Surmonter les incertitudes

Depuis dix mois, les lieux culturels ouvrent, ferment, rouvrent et referment, programment, annulent, reportent, s’adaptent pour permettre le respect du couvre-feu et déprogramment après la décision du deuxième confinement. Cette date du 15 décembre était attendue. Les directrices et directeurs des structures, devenus des contorsionnistes virtuoses, s’étaient mobilisés avec leurs équipes pour reprogrammer avant les fêtes de fin d’année. Tant d’efforts pour rien.
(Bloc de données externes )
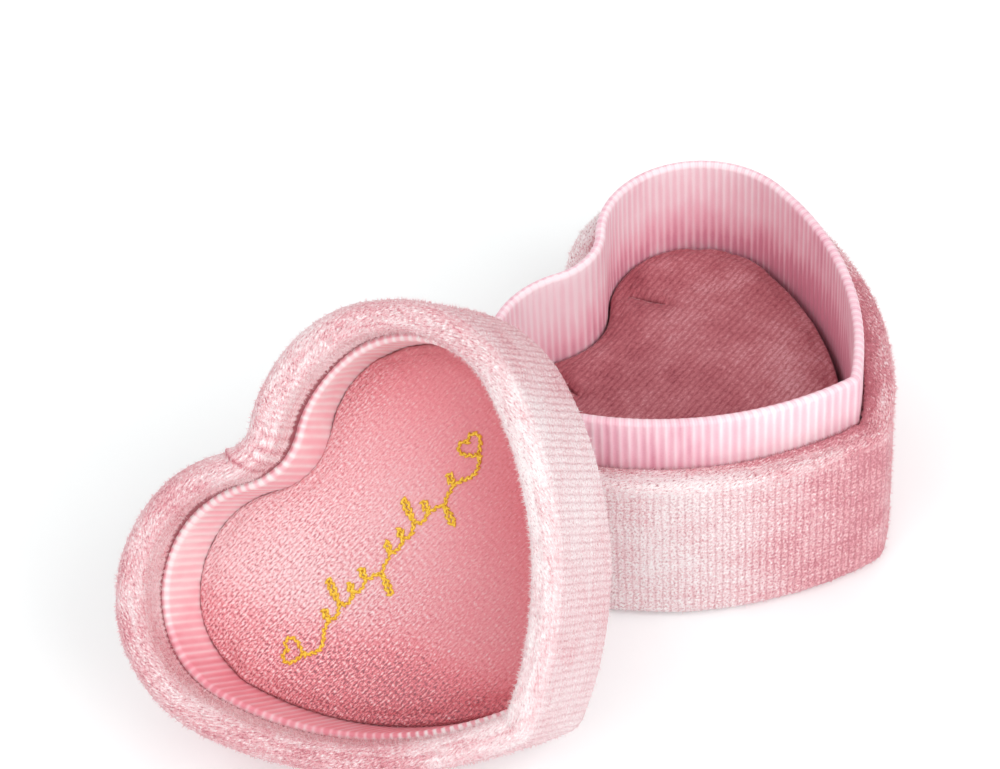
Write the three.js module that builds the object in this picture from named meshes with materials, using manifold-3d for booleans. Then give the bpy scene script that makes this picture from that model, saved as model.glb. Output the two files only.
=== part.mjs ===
// Heart-shaped jewellery box: a velvet-covered base with a ribbon-covered collar, a pad with two
// slits, and a lift-off lid that leans against the side of the base with its opening upwards.
//
// Millimetres, +Z up. The origin is on the base's flat underside, half-way between the centres
// of the heart's two lobes. The tip of the heart points along -Y and its notch along +Y.

import * as THREE from 'three';
import { mergeVertices } from 'three/addons/utils/BufferGeometryUtils.js';
import Module from 'manifold-3d';

const wasm = await Module();
wasm.setup();

const { degToRad } = THREE.MathUtils;

// --------------------------------------------------------------------------------------------
// Driving dimensions
// --------------------------------------------------------------------------------------------

// Heart outline: two lobes, two long flat sides, a rounded tip and a rounded notch
const HALF_WIDTH = 33;
const LOBE_RADIUS = 19.5;
const SIDE_RADIUS = 53.2;
const TIP_REACH = 39.3; // from the line through the lobe centres to the tip
const TIP_RADIUS = 3.5;
const INNER_TIP_RADIUS = 1.2; // the tightest tip that the linings can follow
const NOTCH_RADIUS = 4.5;

// Thickness of each material
const VELVET = 0.5;
const RIBBON = 0.3;
const COLLAR_CARD = 0.6;
const WALL_BOARD = 1.5;
const WALL_FOAM = 1;
const BOTTOM_BOARD = 2;
const TOP_BOARD = 1.5;
const TOP_FOAM = 1.5;
const PANEL_CARD = 0.8;
const PANEL_FOAM = 1.9;
const PAD_CARD = 1;
const PAD_FOAM = 13.5;
const THREAD = 0.4;

// Heights, and how far the cloth is turned in
const BASE_HEIGHT = 27.2; // underside to velvet rim
const LID_HEIGHT = 27.2; // top to velvet rim
const COLLAR_RISE = 8; // how far the base's collar stands above the rim
const BASE_FLAP = 6; // velvet turned down inside the base's rim
const RIBBON_TUCK = 5; // ribbon that goes down between the base's collar and its wall
const LID_RIBBON_TUCK = 3; // ribbon behind the lid's collar
const HEM = 4; // cloth turned in over the edge of a board or card

// Rounded edges
const RIM_ROUND = 1.6;
const PAD_ROUND = 2.5;
const PANEL_ROUND = 1.2;

// Slits in the pad, one on each side, for a chain to pass through
const SLIT_LENGTH = 7.1;
const SLIT_WIDTH = 0.6;
const SLIT_DEPTH = 6;
const SLIT_SPREAD = 10.4; // from the middle of the pad
const SLIT_UP = 7.9; // from the line through the lobe centres
const SLIT_LEAN = degToRad(14);

// Embroidered sprig on the lid's panel
const SPRIG_LENGTH = 42;
const SPRIG_DROP = 6; // below the line through the lobe centres
const SPRIG_WAVE = 1.1;
const STEM_WIDTH = 0.8;
const LEAF_PAIRS = 8;
const LEAF_LENGTH = 4.2;
const LEAF_WIDTH = 1.5;
const LEAF_ANGLE = degToRad(42);

// Clearances
const SEAT_GAP = 0.2; // between glued layers
const COLLAR_CLEARANCE = 0.3; // from the base's collar to the velvet inside the lid
const PAD_CLEARANCE = 0.3; // round the pad, and round the lid's panel
const CLOSED_RIM_GAP = 0.6; // the collars meet first, and keep the rims this far apart
const LEAN_GAP = 0.3; // from the leaning lid to the base's collar

// How the open lid leans, turned from lying on its top with its axes along the base's
const LID_TURN = degToRad(150.2); // about its own axis
const LID_TILT = degToRad(44.5); // of its opening from straight up
const LID_HEADING = degToRad(193.6); // the way the opening faces, from +X
const LID_ALONG = -23.2; // the lid's middle, sideways of its heading from the origin

// --------------------------------------------------------------------------------------------
// Derived layout. Offsets run inwards from the heart outline. The base and the lid are both
// drawn rim up, with heights from the closed end.
// --------------------------------------------------------------------------------------------

// Across the wall
const foamOuter = VELVET + SEAT_GAP;
const foamInner = foamOuter + WALL_FOAM;
const boardOuter = foamInner + SEAT_GAP;
const boardInner = boardOuter + WALL_BOARD;
const flapOuter = boardInner + SEAT_GAP;
const wallInner = flapOuter + VELVET;
const rimRound = Math.min(RIM_ROUND, wallInner / 2);

// Across the collars and what they enclose
const collarWall = 2 * (RIBBON + SEAT_GAP) + COLLAR_CARD;
const baseCollarOuter = wallInner + COLLAR_CLEARANCE;
const padOuter = baseCollarOuter + collarWall + PAD_CLEARANCE;
const lidCollarOuter = flapOuter;
const panelOuter = lidCollarOuter + collarWall + PAD_CLEARANCE;

// Up from the closed end: a velvet sheet, the hem of the wall's velvet, then the stiff layers
const hemHeight = VELVET + SEAT_GAP;
const stackFoot = hemHeight + VELVET + SEAT_GAP;
const bottomBoardTop = stackFoot + BOTTOM_BOARD;
const baseFloor = bottomBoardTop + SEAT_GAP;
const topFoamTop = stackFoot + TOP_FOAM;
const topBoardFoot = topFoamTop + SEAT_GAP;
const topBoardTop = topBoardFoot + TOP_BOARD;
const lidFloor = topBoardTop + SEAT_GAP;

const baseCollarEdge = BASE_HEIGHT + COLLAR_RISE;
const lidCollarEdge = LID_HEIGHT - COLLAR_RISE + CLOSED_RIM_GAP;
const lidFlap = LID_HEIGHT - lidCollarEdge - SEAT_GAP;
const padTop = coveredTop(baseFloor, PAD_CARD, PAD_FOAM);
const panelTop = coveredTop(lidFloor, PANEL_CARD, PANEL_FOAM);

// The face of a pad that stands on a floor: hem, card, foam, and velvet over it.
function coveredTop(floor, card, foam) {
  return floor + VELVET + SEAT_GAP + card + SEAT_GAP + foam + SEAT_GAP + VELVET;
}

// --------------------------------------------------------------------------------------------
// Heart outlines
// --------------------------------------------------------------------------------------------

const LOBE_STEPS = 9;
const SIDE_STEPS = 6;
const TIP_STEPS = 2; // on each side of the point
const NOTCH_STEPS = 2; // on each side of the middle

const lobeCentre = new THREE.Vector2(HALF_WIDTH - LOBE_RADIUS, 0);
const tipCentre = new THREE.Vector2(0, TIP_RADIUS - TIP_REACH);
const notchUp = Math.sqrt((LOBE_RADIUS + NOTCH_RADIUS) ** 2 - lobeCentre.x ** 2);
const notchCentre = new THREE.Vector2(0, notchUp);
const sideCentre = sideArcCentre();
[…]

À force d’enchainer les figures de plus en difficiles et supportables, la liste des blessés va être longue.

De l’énergie, il en faut également pour les artistes qui doivent surmonter les incertitudes. La compagnie Akté avait repris les répétitions pour la création d’ATTENTION au théâtre des Bains-Douches au Havre avec Le Volcan. Hélène Francisci avait décalé les dates de Quand on vous aime comme ça au CDN de Normandie Rouen. Marion Motin est au théâtre Charles-Dullin à Grand-Quevilly pour la première du Grand Sot. Ce devait être joyeux et explosif avec la compagnie N’Soleh au cirque-théâtre à Elbeuf, drôle et magique avec Loop du trio Stoptoï au Passage à Fécamp, émouvant avec Rosemary Standley et Dom La Nena à L’Éclat à Pont-Audemer. Le Poème harmonique avait hâte de retrouver le théâtre Legendre à Évreux avec le Tangram. L’Opéra de Rouen propose une série d’enregistrement de concerts qui seront à découvrir sur les écrans. Margot Dorléans ne pourra pas une nouvelle fois présenter Confier à L’Étincelle à Rouen.

Il faudra attendre encore pour partager un autre regard sur ce monde, prendre une bouffée d’un air vivifiant, se faufiler dans le rêve d’un autre et savourer une parenthèse de bonheur. Tout le milieu culturel est réduit à un silence qui nous étouffe. Comme la colère.